Copy every line of the listing exactly.

--- Start of Data block ---

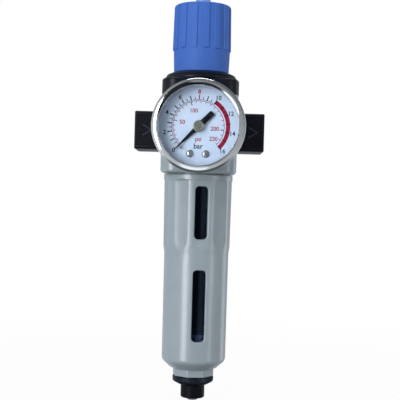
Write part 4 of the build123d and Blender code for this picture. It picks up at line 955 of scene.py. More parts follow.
@dataclass(frozen=True)
class Grooves:
    """Grooves round the upright axis, with lengths in millimetres and angles in radians.

    They run from low to high, fade out over the runs at their ends, and leave what lies inside the inner
    radius as it is. The phase is the place of one groove, from the front towards the right.
    """

    count: int
    half_angle: float
    depth: float
    low: float
    high: float
    low_run: float
    high_run: float
    shoulder: float
    inner: float
    phase: float = 0.0
    floor: float = 0.0
    floor_slope: float = 0.0

    def cut_into(self, piece: Object, material: Material) -> Object:
        """Grooves a piece.

        Args:
            piece: The object.
            material: Its material.

        Returns:
            The object.
        """
        lengths = ("depth", "low", "high", "low_run", "high_run", "inner", "floor")
        sizes = asdict(self)
        sizes |= {name: sizes[name] * MM for name in lengths}
        return grown(piece, radial_grooves(), material=material, **sizes)


# ---------------------------------------------------------------- knob, ring
@dataclass
class KnobAssembly:
    """The pull-to-turn knob, and the button in its crown."""

    palette: Palette
    skirt_foot_r: float = 14.75
    skirt_top_r: float = 15.15
    skirt_h: float = 12.1
    rib_foot_r: float = 15.7
    rib_top_r: float = 15.25
    crown_round: float = 1.5
    groove_half_width: float = 1.75
    groove_run: float = 0.3
    rib_count: int = 15
    rib_start: float = 8.7
    bore_r: float = 13.75
    bore_top: float = 53.9
    socket_r: float = 4.65
    socket_top: float = 60.8
    pocket_r: float = 4.0
    pocket_floor: float = 61.75
    sides_per_rib: int = 30
    button_crown: float = 0.35
    button_round: float = 0.9

    def build_knob(self) -> Object:
        """Turns the knob and grooves its grip."""
        _, low, high = size_of(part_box("adjusting_knob"))
        rib_foot = low + self.skirt_h
        corners = [
            (0, self.pocket_floor, 0),
            (self.pocket_r, self.pocket_floor, 0),
            (self.pocket_r, high, 0.3),
            (self.rib_top_r, high, self.crown_round),
            (self.rib_foot_r, rib_foot, 0.12),
            (self.skirt_top_r, rib_foot - 0.12, 0.05),
            (self.skirt_foot_r, low, 0.5),
            (self.bore_r, low, 0.3),
            (self.bore_r, self.bore_top, 0.5),
            (self.socket_r, self.bore_top, 0),
            (self.socket_r, self.socket_top, 0),
            (0, self.socket_top, 0),
        ]
        knob = turned("adjusting_knob_grip", corners, self.rib_count * self.sides_per_rib, spacing=2.5)
        slope = (self.rib_top_r - self.rib_foot_r) / (high - rib_foot)
        grip = Grooves(
            count=self.rib_count,
            half_angle=self.groove_half_width / self.rib_foot_r,
            depth=self.rib_foot_r - self.skirt_top_r,
            low=rib_foot - 0.5,
            high=high + 1,
            low_run=self.groove_run,
            high_run=self.groove_run,
            shoulder=0.25,
            inner=self.bore_r + 0.3,
            phase=math.radians(self.rib_start + 180 / self.rib_count),
            floor=self.skirt_top_r - 0.5 * slope,
            floor_slope=slope,
        )
        knob = grip.cut_into(knob, self.palette["knob_blue"])
        return stand_for(knob, "adjusting_knob", "knob_blue", self.palette)

    def build_button(self) -> Object:
        """Turns the button, with its crowned top."""
        radius, low, high = size_of(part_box("lock_button"))
        edge = (radius, high - self.button_crown, self.button_round)
        corners = [(0, low, 0), (radius, low, 0.3), edge, (0, high, 0)]
        button = turned("lock_button_cap", corners, 72, spacing=2.0)
        return stand_for(button, "lock_button", "button_blue", self.palette)

    def build(self) -> None:
        """Makes the knob and its button."""
        self.build_knob()
        self.build_button()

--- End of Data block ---

#### Exercise solution:
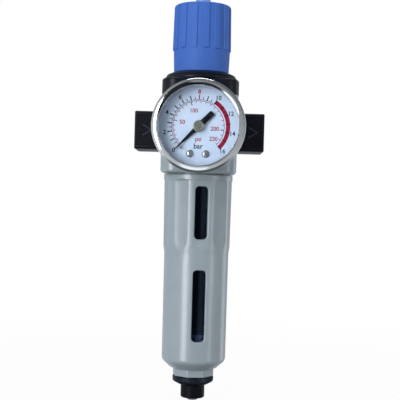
Write part 4 of the build123d and Blender code for this picture. It picks up at line 955 of scene.py. More parts follow.
@dataclass(frozen=True)
class Grooves:
    """Grooves round the upright axis, with lengths in millimetres and angles in radians.

    They run from low to high, fade out over the runs at their ends, and leave what lies inside the inner
    radius as it is. The phase is the place of one groove, from the front towards the right.
    """

    count: int
    half_angle: float
    depth: float
    low: float
    high: float
    low_run: float
    high_run: float
    shoulder: float
    inner: float
    phase: float = 0.0
    floor: float = 0.0
    floor_slope: float = 0.0

    def cut_into(self, piece: Object, material: Material) -> Object:
        """Grooves a piece.

        Args:
            piece: The object.
            material: Its material.

        Returns:
            The object.
        """
        lengths = ("depth", "low", "high", "low_run", "high_run", "inner", "floor")
        sizes = asdict(self)
        sizes |= {name: sizes[name] * MM for name in lengths}
        return grown(piece, radial_grooves(), material=material, **sizes)


# ---------------------------------------------------------------- knob, ring
@dataclass
class KnobAssembly:
    """The pull-to-turn knob, and the button in its crown."""

    palette: Palette
    skirt_foot_r: float = 14.75
    skirt_top_r: float = 15.15
    skirt_h: float = 12.1
    rib_foot_r: float = 15.7
    rib_top_r: float = 15.25
    crown_round: float = 1.5
    groove_half_width: float = 1.75
    groove_run: float = 0.3
    rib_count: int = 15
    rib_start: float = 8.7
    bore_r: float = 13.75
    bore_top: float = 53.9
    socket_r: float = 4.65
    socket_top: float = 60.8
    pocket_r: float = 4.0
    pocket_floor: float = 61.75
    sides_per_rib: int = 30
    button_crown: float = 0.35
    button_round: float = 0.9

    def build_knob(self) -> Object:
        """Turns the knob and grooves its grip."""
        _, low, high = size_of(part_box("adjusting_knob"))
        rib_foot = low + self.skirt_h
        corners = [
            (0, self.pocket_floor, 0),
            (self.pocket_r, self.pocket_floor, 0),
            (self.pocket_r, high, 0.3),
            (self.rib_top_r, high, self.crown_round),
            (self.rib_foot_r, rib_foot, 0.12),
            (self.skirt_top_r, rib_foot - 0.12, 0.05),
            (self.skirt_foot_r, low, 0.5),
            (self.bore_r, low, 0.3),
            (self.bore_r, self.bore_top, 0.5),
            (self.socket_r, self.bore_top, 0),
            (self.socket_r, self.socket_top, 0),
            (0, self.socket_top, 0),
        ]
        knob = turned("adjusting_knob_grip", corners, self.rib_count * self.sides_per_rib, spacing=2.5)
        slope = (self.rib_top_r - self.rib_foot_r) / (high - rib_foot)
        grip = Grooves(
            count=self.rib_count,
            half_angle=self.groove_half_width / self.rib_foot_r,
            depth=self.rib_foot_r - self.skirt_top_r,
            low=rib_foot - 0.5,
            high=high + 1,
            low_run=self.groove_run,
            high_run=self.groove_run,
            shoulder=0.25,
            inner=self.bore_r + 0.3,
            phase=math.radians(self.rib_start + 180 / self.rib_count),
            floor=self.skirt_top_r - 0.5 * slope,
            floor_slope=slope,
        )
        knob = grip.cut_into(knob, self.palette["knob_blue"])
        return stand_for(knob, "adjusting_knob", "knob_blue", self.palette)

    def build_button(self) -> Object:
        """Turns the button, with its crowned top."""
        radius, low, high = size_of(part_box("lock_button"))
        edge = (radius, high - self.button_crown, self.button_round)
        corners = [(0, low, 0), (radius, low, 0.3), edge, (0, high, 0)]
        button = turned("lock_button_cap", corners, 72, spacing=2.0)
        return stand_for(button, "lock_button", "button_blue", self.palette)

    def build(self) -> None:
        """Makes the knob and its button."""
        self.build_knob()
        self.build_button()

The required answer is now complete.